▶ [Given exercise]:
Reproduce each line exactly, including spacing and punctuation.

▶ [Data lines]:
● ● ● ● ● ● ●

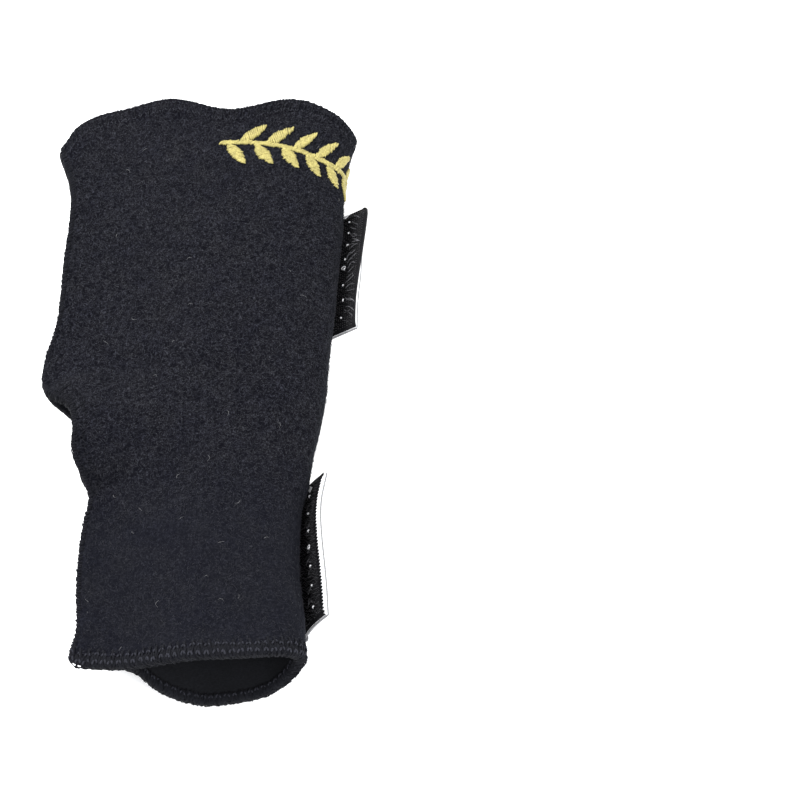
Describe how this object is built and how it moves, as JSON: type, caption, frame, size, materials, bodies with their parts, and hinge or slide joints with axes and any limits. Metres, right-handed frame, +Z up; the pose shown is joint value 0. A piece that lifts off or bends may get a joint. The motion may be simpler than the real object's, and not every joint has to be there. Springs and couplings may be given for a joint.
{
  "type": "wrist guard",
  "caption": "Soft laminated wrist guard with a side seam, a thumb hole, overlocked edges and two wide hook-and-loop straps folded flat under its back.",
  "frame": {"origin": "middle of the guard's outline on the table it lies on, back down", "axes": "+Y from the wrist end to the hand end, +X to the folded side away from the thumb, +Z up out of the palm side"},
  "size_m": [0.0949, 0.1905, 0.0261],
  "materials": {
    "looped_fabric": "fuzzy looped pile, near black",
    "neoprene_foam": "closed-cell foam, matte black",
    "smooth_lining": "smooth knit, near black",
    "black_thread": "spun overlock thread, black",
    "yellow_thread": "satin-stitched embroidery thread, yellow",
    "grey_skin": "thin smooth woven skin, dark grey",
    "white_foam": "soft white foam, cut edge shows",
    "hook_tape": "hook tape, black, slightly glossy",
    "grey_thread": "zigzag sewing thread, silver grey"
  },
  "bodies": {
    "sleeve": {"outer_fabric": "looped_fabric", "foam_core": "neoprene_foam", "lining": "smooth_lining", "wrist_hem": "black_thread", "hand_hem": "black_thread", "front_thumb_hem": "black_thread", "back_thumb_hem": "black_thread", "lower_seam": "black_thread", "upper_seam": "black_thread", "leaf_sprig": "yellow_thread", "upper_tab_face": "grey_skin", "upper_tab_core": "white_foam", "upper_tab_tape": "hook_tape", "upper_tab_stitching": "grey_thread", "lower_tab_face": "grey_skin", "lower_tab_core": "white_foam", "lower_tab_tape": "hook_tape", "lower_tab_stitching": "grey_thread"},
    "upper_strap": {"upper_strap_face": "grey_skin", "upper_strap_core": "white_foam", "upper_strap_backing": "looped_fabric"},
    "upper_strap_tip": {"upper_tip_face": "grey_skin", "upper_tip_core": "white_foam", "upper_tip_hook_tape": "hook_tape"},
    "lower_strap": {"lower_strap_face": "grey_skin", "lower_strap_core": "white_foam", "lower_strap_backing": "looped_fabric"},
    "lower_strap_tip": {"lower_tip_face": "grey_skin", "lower_tip_core": "white_foam", "lower_tip_hook_tape": "hook_tape"}
  },
  "joints": [
    {"name": "upper_strap_fold", "type": "hinge", "parent": "sleeve", "child": "upper_strap", "pos_m": [0.0352, 0.0395, 0.001], "axis": [-0.0698, -0.9976, 0], "range_deg": [0, 179.5]},
    {"name": "upper_tip_fold", "type": "hinge", "parent": "upper_strap", "child": "upper_strap_tip", "pos_m": [-0.01268, 0.04285, 0.001], "axis": [-0.0698, -0.9976, 0], "range_deg": [0, 60]},
    {"name": "lower_strap_fold", "type": "hinge", "parent": "sleeve", "child": "lower_strap", "pos_m": [0.03, -0.0545, 0.001], "axis": [0.0349, -0.9994, 0], "range_deg": [0, 179.5]},
    {"name": "lower_tip_fold", "type": "hinge", "parent": "lower_strap", "child": "lower_strap_tip", "pos_m": [-0.00098, -0.05558, 0.001], "axis": [0.0349, -0.9994, 0], "range_deg": [0, 60]}
  ]
}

● ● ● ● ● ● ●

▶ [Solution to this task]:
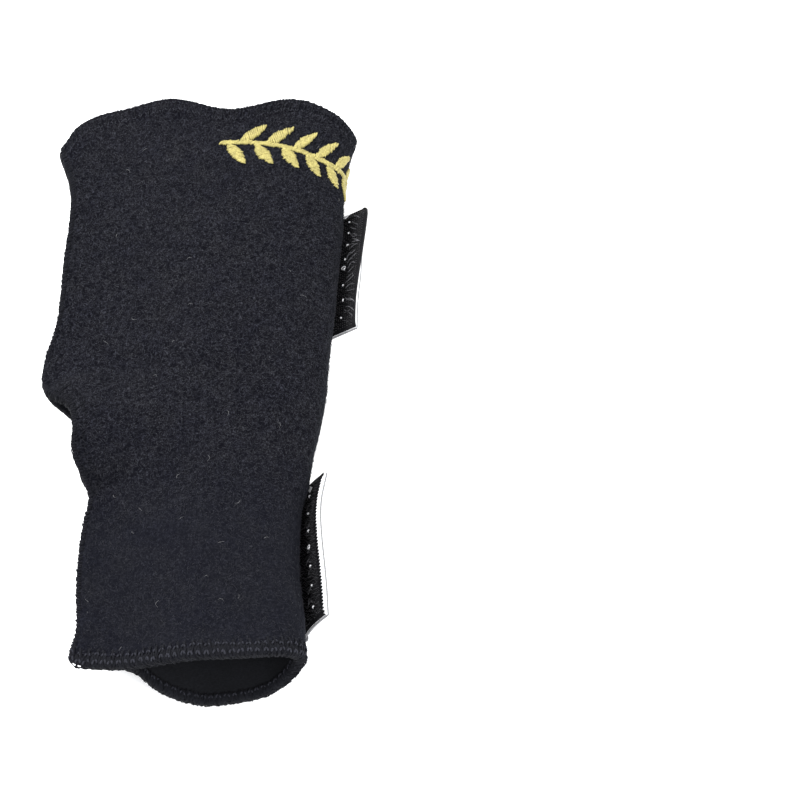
Describe how this object is built and how it moves, as JSON: type, caption, frame, size, materials, bodies with their parts, and hinge or slide joints with axes and any limits. Metres, right-handed frame, +Z up; the pose shown is joint value 0. A piece that lifts off or bends may get a joint. The motion may be simpler than the real object's, and not every joint has to be there. Springs and couplings may be given for a joint.
{
  "type": "wrist guard",
  "caption": "Soft laminated wrist guard with a side seam, a thumb hole, overlocked edges and two wide hook-and-loop straps folded flat under its back.",
  "frame": {"origin": "middle of the guard's outline on the table it lies on, back down", "axes": "+Y from the wrist end to the hand end, +X to the folded side away from the thumb, +Z up out of the palm side"},
  "size_m": [0.0949, 0.1905, 0.0261],
  "materials": {
    "looped_fabric": "fuzzy looped pile, near black",
    "neoprene_foam": "closed-cell foam, matte black",
    "smooth_lining": "smooth knit, near black",
    "black_thread": "spun overlock thread, black",
    "yellow_thread": "satin-stitched embroidery thread, yellow",
    "grey_skin": "thin smooth woven skin, dark grey",
    "white_foam": "soft white foam, cut edge shows",
    "hook_tape": "hook tape, black, slightly glossy",
    "grey_thread": "zigzag sewing thread, silver grey"
  },
  "bodies": {
    "sleeve": {"outer_fabric": "looped_fabric", "foam_core": "neoprene_foam", "lining": "smooth_lining", "wrist_hem": "black_thread", "hand_hem": "black_thread", "front_thumb_hem": "black_thread", "back_thumb_hem": "black_thread", "lower_seam": "black_thread", "upper_seam": "black_thread", "leaf_sprig": "yellow_thread", "upper_tab_face": "grey_skin", "upper_tab_core": "white_foam", "upper_tab_tape": "hook_tape", "upper_tab_stitching": "grey_thread", "lower_tab_face": "grey_skin", "lower_tab_core": "white_foam", "lower_tab_tape": "hook_tape", "lower_tab_stitching": "grey_thread"},
    "upper_strap": {"upper_strap_face": "grey_skin", "upper_strap_core": "white_foam", "upper_strap_backing": "looped_fabric"},
    "upper_strap_tip": {"upper_tip_face": "grey_skin", "upper_tip_core": "white_foam", "upper_tip_hook_tape": "hook_tape"},
    "lower_strap": {"lower_strap_face": "grey_skin", "lower_strap_core": "white_foam", "lower_strap_backing": "looped_fabric"},
    "lower_strap_tip": {"lower_tip_face": "grey_skin", "lower_tip_core": "white_foam", "lower_tip_hook_tape": "hook_tape"}
  },
  "joints": [
    {"name": "upper_strap_fold", "type": "hinge", "parent": "sleeve", "child": "upper_strap", "pos_m": [0.0352, 0.0395, 0.001], "axis": [-0.0698, -0.9976, 0], "range_deg": [0, 179.5]},
    {"name": "upper_tip_fold", "type": "hinge", "parent": "upper_strap", "child": "upper_strap_tip", "pos_m": [-0.01268, 0.04285, 0.001], "axis": [-0.0698, -0.9976, 0], "range_deg": [0, 60]},
    {"name": "lower_strap_fold", "type": "hinge", "parent": "sleeve", "child": "lower_strap", "pos_m": [0.03, -0.0545, 0.001], "axis": [0.0349, -0.9994, 0], "range_deg": [0, 179.5]},
    {"name": "lower_tip_fold", "type": "hinge", "parent": "lower_strap", "child": "lower_strap_tip", "pos_m": [-0.00098, -0.05558, 0.001], "axis": [0.0349, -0.9994, 0], "range_deg": [0, 60]}
  ]
}